ヌマ日記

想像力と実感/生活のほんの一部

過ぎ去る時間の迫力[2020年9月9日(水)晴れ]

午前中のうちに原稿を2本執筆。取材はうまくいったと思うし、決して難しいテーマではなかったのだけど思ったよりも手こずった。はじめて書くメディアだったからかもしれない。細かくトンマナが決まっていたり、文体が特殊だったりするわけではなくても、はじめてのメディアで書く時はいつも不思議と時間がかかる。手足の動かし方を意識するとうまく歩けなくなるみたいに、文章のことを意識しすぎてよくわからなくなることも多い。これはなんなんだろう? 緊張しているというのともちょっと違う。2回、3回と回数を重ねていくとその感覚は薄れて、スムーズに書けるようになっていくのだけど。

 

昼は休日に作った余り物のカレー。引き続き原稿をやったあと、過去の日記の整理。今週末にデザインを担当してくれるMと会うので、それまでに最低でも1ヶ月分の原稿を渡したい。
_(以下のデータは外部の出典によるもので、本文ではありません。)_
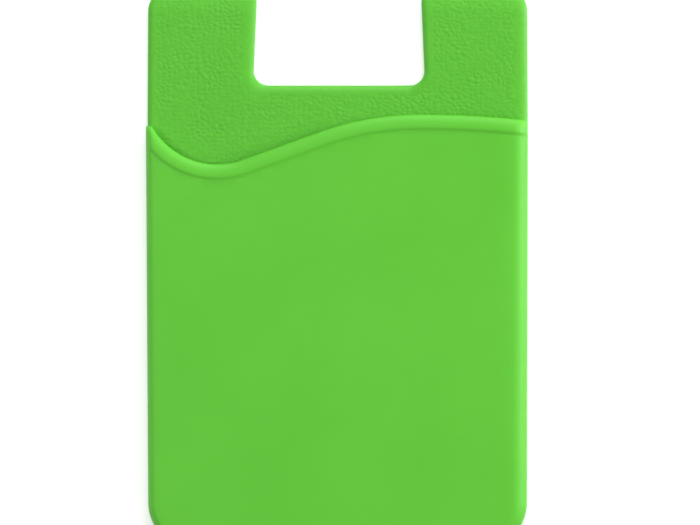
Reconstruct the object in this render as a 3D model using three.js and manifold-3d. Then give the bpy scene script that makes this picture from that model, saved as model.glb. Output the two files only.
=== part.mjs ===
// Stick-on silicone card holder for the back of a phone
// It lies on its back: +X across it, +Y towards the finger notch, +Z out of the front. Millimetres.

import * as THREE from 'three';
import { mergeVertices } from 'three/addons/utils/BufferGeometryUtils.js';
import Module from 'manifold-3d';

const wasm = await Module();
wasm.setup();

// The card that the pocket holds
const CARD_WIDTH = 54;
const CARD_PLAY = 0.6;
const CARD_GAP = 1;

// Walls and sheets
const SIDE_WALL = 1.2;
const BOTTOM_WALL = 1.4;
const PLATE_THICKNESS = 1.2;
const PANEL_THICKNESS = 0.9;
const ADHESIVE_THICKNESS = 0.25;
const LINER_THICKNESS = 0.15;

// Outline: the widest level is the mouth, and both ends are a little narrower
const POCKET_HEIGHT = 65.1;
const NOTCH_MARGIN = 4.4;
const TOP_TAPER = 0.1;
const BOTTOM_TAPER = 0.15;
const MOUTH_BULGE = 0.25;
const TOP_CORNER = 3.3;
const BOTTOM_CORNER = 7;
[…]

11月の文学フリマに出展するにあたり、ウェブカタログに掲載する出展者名と説明を決める必要がある。私の日記の他にMの作品も販売予定なので、個人名ではなく何かグループ名をつけたいところ。先月末に「期間限定ユニット的な感じにしよ〜」と二人してLINEではしゃいでいたのだけど、いまだにまったくユニット名を考えられていない。

 

夕方まで原稿を整理して、それからオンライン取材。そしてプール。朝からけっこう頭を使ったので、体を動かすのがいいリフレッシュになるかと思っていたのだけど、調子が悪くて全然泳げなかった。350メートルで今日は断念。しかも左耳に水が入ってしまったのがどうやっても取れず気持ち悪い。

プールのあとはスーパーで夕飯の買い物。今日は先日ネットでバズったのを見かけてからたまに作っている30分チキン、エリンギとなすを焼いたもの、トマトのコンソメスープ、キャベツの塩昆布和え。珍しく品数が多めになった。それからりんごジュースとローズマリーも買った。Twitterでバズったものばかり作っている。

 

耳に水が入っているせいで、食事中も自分の咀嚼音に違和感。食後に頭を思い切り振って水を出そうとしていたら恋人に笑われ、動画を撮られた。後から知ったのだけど、しかもその動画を私の母親に送ったらしい。多分、私よりも恋人のほうが母とLINEをしている気がする。別にいいけど、恋人と2人でいる時と母親といる時では表情や話し方も変わるのでちょっと恥ずかしかった。

 

それから寝るまで柴崎友香『百年と一日』。序盤、うまく読み進められなくて手が止まりがちだったのだけど、中盤からこの作品に漂う妙な怖さに惹きつけられて、最後まで一気に読んでしまった。

人間は自分の体験とか思い入れによって、交わした言葉や聞いた話、目にした光景を特別なもののように扱うことがある。でも、それはその本人にとってさえいずれ特別なものではなくなることがあるし、その場を去ったり、死んだりする時まで特別に思い続けていたとしても、他の人からしてみればどうでもよかったり、感情を理解できなかったりする。そういう誰かが個人的に積み上げてきたこととか、とある「一日」の重さが、長い時間の中で色褪せ、吹けば飛ぶ塵の一つになる、みたいなことが繰り返し描かれていた。そこには肯定も否定もなく、ただ絶対的な「時間は過ぎ去っていく」ということの迫力だけがある。それは何か、人間というものを超越した視点のように感じられる。轟音で流れ落ちる滝とか、誰もいないまま循環を繰り返している森の奥地に似た小説だと思う。

 

なんだか最近は自分の内側に入り込んで思考するような時間が取れていなくて、日記に書いている内容も散漫な気がする。